RECORDS SUPPLIED:
"""
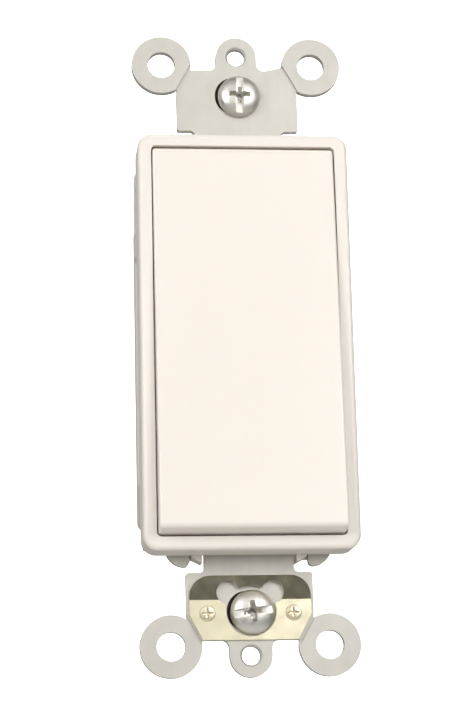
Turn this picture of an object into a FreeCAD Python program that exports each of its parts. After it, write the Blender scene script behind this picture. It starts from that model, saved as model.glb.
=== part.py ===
"""
"""
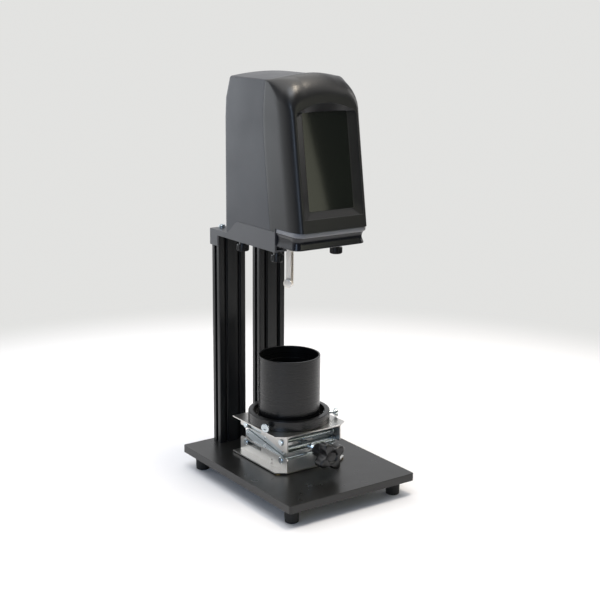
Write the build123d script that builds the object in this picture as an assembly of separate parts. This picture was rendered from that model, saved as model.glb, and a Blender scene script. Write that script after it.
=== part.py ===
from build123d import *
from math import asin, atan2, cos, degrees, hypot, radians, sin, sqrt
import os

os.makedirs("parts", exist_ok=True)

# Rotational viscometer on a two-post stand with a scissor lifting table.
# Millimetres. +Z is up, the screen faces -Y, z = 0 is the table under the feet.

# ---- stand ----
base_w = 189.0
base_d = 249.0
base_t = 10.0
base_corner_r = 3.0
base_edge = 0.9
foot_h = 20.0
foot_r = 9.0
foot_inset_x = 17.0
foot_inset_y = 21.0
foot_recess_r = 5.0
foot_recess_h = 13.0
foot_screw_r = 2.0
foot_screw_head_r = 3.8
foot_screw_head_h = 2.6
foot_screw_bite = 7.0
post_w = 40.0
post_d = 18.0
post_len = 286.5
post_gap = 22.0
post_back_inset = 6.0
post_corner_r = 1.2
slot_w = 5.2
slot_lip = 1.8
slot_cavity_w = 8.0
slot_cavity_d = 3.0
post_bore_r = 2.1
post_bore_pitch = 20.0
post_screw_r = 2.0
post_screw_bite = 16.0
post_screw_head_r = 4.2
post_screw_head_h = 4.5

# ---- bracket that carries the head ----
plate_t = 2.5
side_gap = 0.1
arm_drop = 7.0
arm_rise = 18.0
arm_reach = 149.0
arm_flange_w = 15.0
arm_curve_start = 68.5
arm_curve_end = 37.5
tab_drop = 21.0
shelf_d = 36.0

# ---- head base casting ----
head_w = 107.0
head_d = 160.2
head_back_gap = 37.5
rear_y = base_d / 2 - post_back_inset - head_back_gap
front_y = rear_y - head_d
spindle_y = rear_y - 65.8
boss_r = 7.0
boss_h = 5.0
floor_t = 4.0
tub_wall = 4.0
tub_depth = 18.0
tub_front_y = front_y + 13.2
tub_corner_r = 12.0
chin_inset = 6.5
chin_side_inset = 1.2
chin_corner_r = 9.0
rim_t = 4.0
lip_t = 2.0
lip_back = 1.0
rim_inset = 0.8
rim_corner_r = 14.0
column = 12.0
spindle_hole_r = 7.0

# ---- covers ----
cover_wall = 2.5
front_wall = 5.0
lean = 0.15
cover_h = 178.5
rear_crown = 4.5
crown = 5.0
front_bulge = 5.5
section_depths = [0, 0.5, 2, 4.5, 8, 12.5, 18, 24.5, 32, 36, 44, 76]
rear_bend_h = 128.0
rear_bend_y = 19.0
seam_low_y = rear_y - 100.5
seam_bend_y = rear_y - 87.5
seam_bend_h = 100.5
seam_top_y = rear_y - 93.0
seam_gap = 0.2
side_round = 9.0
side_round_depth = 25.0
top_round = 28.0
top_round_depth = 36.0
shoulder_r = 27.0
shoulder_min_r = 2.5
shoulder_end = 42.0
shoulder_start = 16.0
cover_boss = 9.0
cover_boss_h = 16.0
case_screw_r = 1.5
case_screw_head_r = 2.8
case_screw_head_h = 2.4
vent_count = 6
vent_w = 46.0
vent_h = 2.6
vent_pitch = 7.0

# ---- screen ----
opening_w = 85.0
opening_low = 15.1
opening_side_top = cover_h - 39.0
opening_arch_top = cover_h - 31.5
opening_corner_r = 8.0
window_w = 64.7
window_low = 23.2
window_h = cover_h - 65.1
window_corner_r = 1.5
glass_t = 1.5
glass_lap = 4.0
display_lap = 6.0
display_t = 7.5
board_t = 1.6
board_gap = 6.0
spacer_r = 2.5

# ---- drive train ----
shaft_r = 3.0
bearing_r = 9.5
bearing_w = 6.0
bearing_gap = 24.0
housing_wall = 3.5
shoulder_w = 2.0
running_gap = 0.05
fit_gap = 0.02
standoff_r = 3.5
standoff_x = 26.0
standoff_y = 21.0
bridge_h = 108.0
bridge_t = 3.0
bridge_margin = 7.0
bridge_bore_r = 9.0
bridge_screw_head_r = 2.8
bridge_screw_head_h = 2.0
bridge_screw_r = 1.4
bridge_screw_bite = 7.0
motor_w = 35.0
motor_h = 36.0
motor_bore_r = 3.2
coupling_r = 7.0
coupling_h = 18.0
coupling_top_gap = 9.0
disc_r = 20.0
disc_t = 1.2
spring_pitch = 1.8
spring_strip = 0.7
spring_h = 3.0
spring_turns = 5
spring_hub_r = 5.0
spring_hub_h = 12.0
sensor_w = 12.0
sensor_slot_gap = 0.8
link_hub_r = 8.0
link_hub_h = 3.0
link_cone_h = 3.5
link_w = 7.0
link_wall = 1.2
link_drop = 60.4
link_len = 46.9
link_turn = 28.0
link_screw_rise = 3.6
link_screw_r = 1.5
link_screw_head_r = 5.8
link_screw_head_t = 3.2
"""
"""
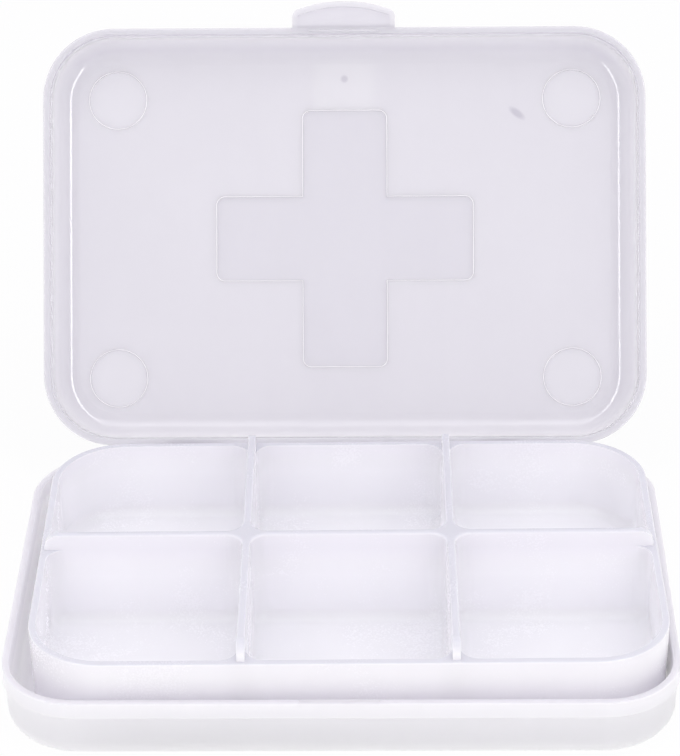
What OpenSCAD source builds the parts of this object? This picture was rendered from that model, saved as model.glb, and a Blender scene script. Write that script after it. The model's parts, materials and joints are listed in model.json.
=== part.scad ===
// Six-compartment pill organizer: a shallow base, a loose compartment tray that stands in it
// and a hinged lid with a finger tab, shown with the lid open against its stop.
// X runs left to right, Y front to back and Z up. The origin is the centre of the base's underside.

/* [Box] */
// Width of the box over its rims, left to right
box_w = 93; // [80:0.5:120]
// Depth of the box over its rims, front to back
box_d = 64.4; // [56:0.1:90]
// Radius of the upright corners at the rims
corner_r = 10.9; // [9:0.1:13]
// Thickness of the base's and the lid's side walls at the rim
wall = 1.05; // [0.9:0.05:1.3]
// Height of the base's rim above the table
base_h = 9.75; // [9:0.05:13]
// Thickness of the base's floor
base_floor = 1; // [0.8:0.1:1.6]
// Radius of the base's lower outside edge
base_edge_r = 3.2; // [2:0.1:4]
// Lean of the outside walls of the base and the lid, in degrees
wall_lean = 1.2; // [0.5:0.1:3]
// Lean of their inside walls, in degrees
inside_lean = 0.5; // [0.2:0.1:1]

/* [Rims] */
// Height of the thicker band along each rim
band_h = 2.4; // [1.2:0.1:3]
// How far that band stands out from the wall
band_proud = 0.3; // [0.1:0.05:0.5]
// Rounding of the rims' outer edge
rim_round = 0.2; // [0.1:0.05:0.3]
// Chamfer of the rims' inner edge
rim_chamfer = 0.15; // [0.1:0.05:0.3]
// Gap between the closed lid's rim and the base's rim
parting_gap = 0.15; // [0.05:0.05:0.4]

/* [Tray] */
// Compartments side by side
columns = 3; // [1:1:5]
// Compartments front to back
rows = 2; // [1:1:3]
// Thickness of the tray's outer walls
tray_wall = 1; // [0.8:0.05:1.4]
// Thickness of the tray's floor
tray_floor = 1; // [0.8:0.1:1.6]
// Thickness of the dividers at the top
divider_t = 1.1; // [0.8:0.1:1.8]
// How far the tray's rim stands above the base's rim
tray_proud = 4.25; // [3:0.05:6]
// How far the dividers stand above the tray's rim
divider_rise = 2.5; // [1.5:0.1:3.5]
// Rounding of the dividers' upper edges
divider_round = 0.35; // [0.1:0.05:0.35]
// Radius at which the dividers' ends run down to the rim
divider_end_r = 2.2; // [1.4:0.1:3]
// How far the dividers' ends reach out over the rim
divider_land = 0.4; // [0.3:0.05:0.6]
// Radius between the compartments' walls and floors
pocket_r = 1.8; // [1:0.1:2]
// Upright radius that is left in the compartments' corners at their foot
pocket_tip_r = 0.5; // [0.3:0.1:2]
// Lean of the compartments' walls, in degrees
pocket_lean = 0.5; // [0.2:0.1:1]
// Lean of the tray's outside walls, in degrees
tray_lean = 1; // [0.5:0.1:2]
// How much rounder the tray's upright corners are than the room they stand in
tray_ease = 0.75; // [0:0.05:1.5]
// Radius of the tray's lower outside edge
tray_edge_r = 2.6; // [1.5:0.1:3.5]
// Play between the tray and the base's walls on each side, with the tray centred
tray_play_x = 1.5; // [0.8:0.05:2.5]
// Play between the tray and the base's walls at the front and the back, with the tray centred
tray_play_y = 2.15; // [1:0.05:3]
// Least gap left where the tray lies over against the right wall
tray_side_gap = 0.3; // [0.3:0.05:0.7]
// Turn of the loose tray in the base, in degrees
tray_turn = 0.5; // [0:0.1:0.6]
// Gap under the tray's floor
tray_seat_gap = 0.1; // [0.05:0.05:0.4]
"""
EXERCISE: Within the listing above, the range opens at the line with "Write the build123d" and closes at the line with "post_screw_head_h = 4.5". Reproduce exactly the lines of that range, including both ends.

ANSWER TO THE EXERCISE:
Write the build123d script that builds the object in this picture as an assembly of separate parts. This picture was rendered from that model, saved as model.glb, and a Blender scene script. Write that script after it.
=== part.py ===
from build123d import *
from math import asin, atan2, cos, degrees, hypot, radians, sin, sqrt
import os

os.makedirs("parts", exist_ok=True)

# Rotational viscometer on a two-post stand with a scissor lifting table.
# Millimetres. +Z is up, the screen faces -Y, z = 0 is the table under the feet.

# ---- stand ----
base_w = 189.0
base_d = 249.0
base_t = 10.0
base_corner_r = 3.0
base_edge = 0.9
foot_h = 20.0
foot_r = 9.0
foot_inset_x = 17.0
foot_inset_y = 21.0
foot_recess_r = 5.0
foot_recess_h = 13.0
foot_screw_r = 2.0
foot_screw_head_r = 3.8
foot_screw_head_h = 2.6
foot_screw_bite = 7.0
post_w = 40.0
post_d = 18.0
post_len = 286.5
post_gap = 22.0
post_back_inset = 6.0
post_corner_r = 1.2
slot_w = 5.2
slot_lip = 1.8
slot_cavity_w = 8.0
slot_cavity_d = 3.0
post_bore_r = 2.1
post_bore_pitch = 20.0
post_screw_r = 2.0
post_screw_bite = 16.0
post_screw_head_r = 4.2
post_screw_head_h = 4.5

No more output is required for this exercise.